脱・テレビ」なサービスでないと、消費者ニーズを汲取れなかったのである。
その間、既存プレイヤー側のケーブルテレビは、テレビスクリーンに中に留まっていた。あるいは、地上波テレビ局は、インターネットを視聴率アップに利用する「テレビの拡張」戦略を取っていた。
こうした動きは、既存のテレビにインターネットを接ぎ木した「続・テレビ」な動きである。
アメリカでは、結局「脱・テレビ」プレイヤーが成長した。
機器レイヤーも同じである。「スマートテレビ」は「脱・テレビ」である。パソコンで出来ることをテレビ受像機に持ち込んだのだ。消費者ニーズを「脱・テレビ」プレイヤーが、ビジネスチャンスとして汲取ったのである。
しかし、日本の「スマートテレビ」は、「放送の拡張」と曲解されソーシャルテレビとなり、結局「続・テレビ」になってしまった。

規制で寡占市場を作り、テレビ局に余剰利益を集約、それをコンテンツ制作に廻し、いいコンテンツを作ってもらって、社会に役立てるってのが、日本のメディア・コンテンツ政策である。
こうした規制が機能する前提は、①規制側が想定する「市場」と消費者の行動範囲が一致している、②「いい」コンテンツの定義が、テレビ局と消費者の間で一致している、の2点である。
しかし現状は、①「市場」の外側にアナザー・ワールドが拡がってる、②多様化する消費者の嗜好に比べ、制作者数が足りない。
つまり、国の規制と現実が合わなくなりつつある。
そのなかで、氏家論文は「続・プレイヤー」的なポジションからの提言である。応援したい。
ただ、イノベーティブな動きは、なかなか既存組織から生み出せない。社内ベンチャーを作った自分の経験から言ってもそうだ。

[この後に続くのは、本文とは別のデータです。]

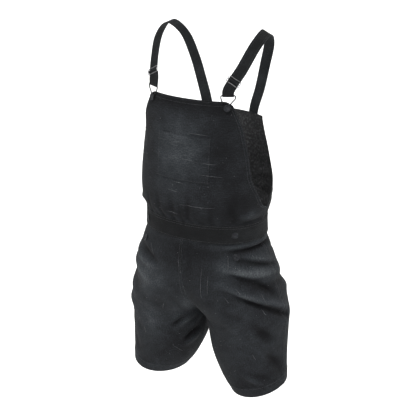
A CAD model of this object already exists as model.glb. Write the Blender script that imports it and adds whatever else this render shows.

規制で集約したお金でコンテンツを作る。この考えは、本来リスキーなコンテンツ・ビジネスの戦後復興には、フィットしたのだろう。
しかし、いつまでもその状態が続いているおかげで、コンテンツ制作部門が自立していない。つまり、リスクを負えない=リターンも得られない。アメリカで起きたネットフリックスなどサード・パーティーのダイナミズムが起きないように内包されている。
安定の代わりに得た代償が、日本に「脱・テレビ」が、育たない本質的な原因であろう。